As opposed to Werkbund, Bauhaus was not merely celebrating form and did not, in the same way as Werkbund had done, fetishise the object but was trying to design life processes and functional systems as a whole (Gropius quoted by Haus, Ibid, p.21, abbreviated translation), which was also a strategy to oppose commodity fetishism. This other focus not on products but on a more integrated view linking design with processes of life was also matched by teaching methodologies. Over two decades, Bauhaus teachers and students engaged with new materials in art, design and architecture and embarked on new ways of teaching, learning and living (as teachers and their families lived in socalled 'master houses' and everybody did morninig gymnastics together before going to lectures or into studios. In The New Vision, Laszlo Moholy-Nagy (1947) offers insight into the methodologies and ideas put into practice at Bauhaus.
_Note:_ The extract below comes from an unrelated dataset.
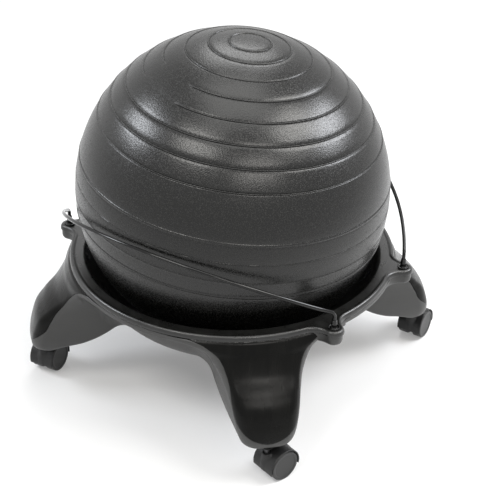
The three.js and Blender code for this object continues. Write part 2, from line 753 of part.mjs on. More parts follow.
// The hood: a web between the wheels, a shroud over them and a boss round the stem. Built about
// the swivel axis, with the wheels' axle behind it.
function hood() {
  const shroudRing = layDown(
    revolve(
      [
        [hoodInnerRadius, -hoodHalfWidth],
        [hoodOuterRadius, -hoodHalfWidth],
        [hoodOuterRadius, hoodHalfWidth],
        [hoodInnerRadius, hoodHalfWidth],
      ],
      casterSides,
    ),
  );
  const web = layDown(bar(hoodOuterRadius, -hoodWebHalfWidth, hoodWebHalfWidth, casterSides));
  const openSide = hoodOuterRadius * 2;
  const opening = new THREE.Shape();
  const slope = Math.tan(radians(hoodSkirtAngle));
  opening.moveTo(-openSide, -openSide * slope);
  opening.lineTo(0, 0);
  opening.lineTo(openSide, -openSide * slope);
  opening.lineTo(openSide, -openSide);
  opening.lineTo(-openSide, -openSide);
  const cutter = new THREE.ExtrudeGeometry(opening, { depth: openSide * 2, bevelEnabled: false });
  cutter.translate(0, 0, -openSide).rotateX(Math.PI / 2).rotateZ(Math.PI / 2);
  const webFloor = new THREE.BoxGeometry(openSide * 2, openSide * 2, openSide);
  webFloor.translate(0, 0, -openSide / 2 - axleRadius * 2.2);
  const shroud = solid(shroudRing).subtract(solid(cutter));
  let body = solid(web).subtract(solid(webFloor)).add(shroud);
  body = solid(geometryOf(body).translate(0, casterTrail, axleHeight));
  const stemBottom = hoodBossTop - stemDepthInHood;
  const boss = solid(bar(hoodBossRadius, stemBottom - hoodWall, hoodBossTop));
  const wheelRoom = [-1, 1].map((side) =>
    layDown(bar(hoodInnerRadius, wheelInner - turnGap, wheelOuter + cutOverrun * 2, casterSides))
      .scale(side, 1, 1),
  );
  body = body.add(boss);
  for (const room of wheelRoom) {
    const facing = room.clone();
    if (room === wheelRoom[0]) facing.index.array.reverse();
    body = body.subtract(solid(facing.translate(0, casterTrail, axleHeight)));
  }
  body = body.subtract(solid(bar(stemRadius + partGap, stemBottom - partGap, hoodBossTop + cutOverrun)));
  const axleBore = layDown(bar(axleRadius + partGap, -hoodHalfWidth, hoodHalfWidth))
    .translate(0, casterTrail, axleHeight);
  return geometryOf(body.subtract(solid(axleBore)));
}

// Half of the wheel pair, towards +X. Its outer face is closed, so its bore is blind.
function wheel() {
  const profile = [
    [0, wheelOuter],
    [wheelRadius - wheelEdgeRadius, wheelOuter],
    [wheelRadius, wheelOuter - wheelEdgeRadius],
    [wheelRadius, wheelInner],
    [axleRadius + partGap, wheelInner],
    [axleRadius + partGap, wheelInner + wheelBoreDepth],
    [0, wheelInner + wheelBoreDepth],
  ];
  return layDown(revolve(profile, casterSides));
}

const axleHalfLength = wheelInner + wheelBoreDepth - partGap;
const stemTop = footHeight + sleeveLength - stemGripRadius;
const stemBottomHeight = hoodBossTop - stemDepthInHood;
const stemProfile = [
  [0, stemBottomHeight],
  [stemRadius, stemBottomHeight],
  [stemRadius, stemTop - stemGripLength],
  [stemGripRadius, stemTop - stemGripLength * 0.7],
  [stemGripRadius, stemTop - stemGripLength * 0.3],
  [stemRadius * 0.7, stemTop],
  [0, stemTop],
];
const sleeveBore = clearOf(stemGripRadius);
const sleeveSeat = footHeight - partGap;
const sleeveProfile = [
  [sleeveBore, sleeveSeat - sleeveFlangeThickness],
  [sleeveFlangeRadius, sleeveSeat - sleeveFlangeThickness],
  [sleeveFlangeRadius, sleeveSeat],
  [socketRadius, sleeveSeat],
  [socketRadius, footHeight + sleeveLength],
  [sleeveBore, footHeight + sleeveLength],
];

const legNames = ['front_right', 'rear_right', 'rear_left', 'front_left'];
legBearings().forEach((bearing, i) => {
  const name = legNames[i];
  const caster = new THREE.Group();
  caster.position.set(
    casterCircleRadius * Math.cos(radians(bearing)),
    casterCircleRadius * Math.sin(radians(bearing)),
    0,
  );
  group.add(caster);
  addMesh(caster, `caster_sleeve_${name}`, revolve(sleeveProfile, smallSides), nylonMaterial);
  const swivel = new THREE.Group();
  swivel.rotation.z = radians(casterTurnAngles[i]);
  caster.add(swivel);
  addMesh(swivel, `caster_stem_${name}`, revolve(stemProfile, smallSides), steelMaterial);
  addMesh(swivel, `caster_hood_${name}`, hood(), hoodMaterial);
  const axle = addMesh(
    swivel,
    `caster_axle_${name}`,
    layDown(bar(axleRadius, -axleHalfLength, axleHalfLength)),
    steelMaterial,
  );
  axle.position.set(0, casterTrail, axleHeight);
  const rightWheel = addMesh(swivel, `wheel_${name}_right`, wheel(), wheelMaterial);
  rightWheel.position.set(0, casterTrail, axleHeight);
  const leftWheel = addMesh(swivel, `wheel_${name}_left`, wheel(), wheelMaterial);
  leftWheel.position.set(0, casterTrail, axleHeight);
  leftWheel.rotation.z = Math.PI;
});

export default group;
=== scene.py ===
# A balance ball chair: a black ribbed ball resting in a four-legged moulded base on twin-wheel
# casters, held by two bent rods. The chair's sizes are in millimetres and become metres in each
# piece's mesh. Those of the camera, the lights and the floor are in metres.
import math
import bpy
import numpy as np
from mathutils import Matrix, Vector


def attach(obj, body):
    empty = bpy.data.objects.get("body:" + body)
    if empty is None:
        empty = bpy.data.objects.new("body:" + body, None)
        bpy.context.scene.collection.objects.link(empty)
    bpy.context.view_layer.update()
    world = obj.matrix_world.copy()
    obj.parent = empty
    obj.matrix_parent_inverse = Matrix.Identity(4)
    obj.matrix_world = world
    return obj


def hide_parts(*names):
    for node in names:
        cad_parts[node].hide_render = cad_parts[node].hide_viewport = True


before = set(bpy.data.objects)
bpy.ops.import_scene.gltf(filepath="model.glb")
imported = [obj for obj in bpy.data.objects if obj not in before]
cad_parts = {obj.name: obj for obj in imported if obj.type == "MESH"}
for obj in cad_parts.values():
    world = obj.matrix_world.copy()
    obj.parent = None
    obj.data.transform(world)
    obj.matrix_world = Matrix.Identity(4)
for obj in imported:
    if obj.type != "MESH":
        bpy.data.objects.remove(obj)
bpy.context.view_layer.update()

# Camera, light and floor
# The chair stands on a pale studio floor. The camera looks down at it from the front right, and
# seven soft boxes light it from above and behind, from both sides and from the front.
radians, cos, sin = math.radians, math.cos, math.sin
camera_bearing, camera_height_angle, camera_roll = radians(34.245), radians(31.3416), radians(1.0502)
camera_distance, camera_focus, picture_width = 2.148, 1258.62, 500
looked_at = Vector((0.028 * cos(camera_bearing), 0.028 * sin(camera_bearing), 0.2191))
camera_back = Vector((
    sin(camera_bearing) * cos(camera_height_angle),
    -cos(camera_bearing) * cos(camera_height_angle),
    sin(camera_height_angle),
))
level_right = Vector((cos(camera_bearing), sin(camera_bearing), 0))
level_up = camera_back.cross(level_right)
camera_right = level_right * cos(camera_roll) + level_up * sin(camera_roll)
camera_up = level_up * cos(camera_roll) - level_right * sin(camera_roll)
camera = bpy.data.objects.new("camera", bpy.data.cameras.new("camera"))
bpy.context.scene.collection.objects.link(camera)
camera.matrix_world = Matrix.Translation(looked_at + camera_back * camera_distance) @ Matrix(
    (camera_right, camera_up, camera_back)).transposed().to_4x4()
camera.data.lens = camera_focus / picture_width * camera.data.sensor_width
camera.data.shift_x, camera.data.shift_y = 1.2631 / picture_width, -0.0566 / picture_width
bpy.context.scene.camera = camera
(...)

There, Moholy-Nagy emphasises personal improvement of the artist in a holistic sense over product (Ibid., p. 17), the priority of the creation of new standards over individualistic work (Ibid., p. 20), and a close encounter with materials as a path of research and innovation. When the Bauhaus style became part of the iconography of modernity after WWII, some of the stylistic elements became canonical, yet most of the idealistic background got lost. The styles of various Bauhaus artists, designers and architetcs were separated from their ways of life as creative communities, the form and object-hood of the product got cut off from the concreteness of the life that produced it and it became just another fetish-commodity (FIXME examples of large retrospective exhibitions in the 1940s, 1950s and 1960s which established avant-garde as the canon of modern art.)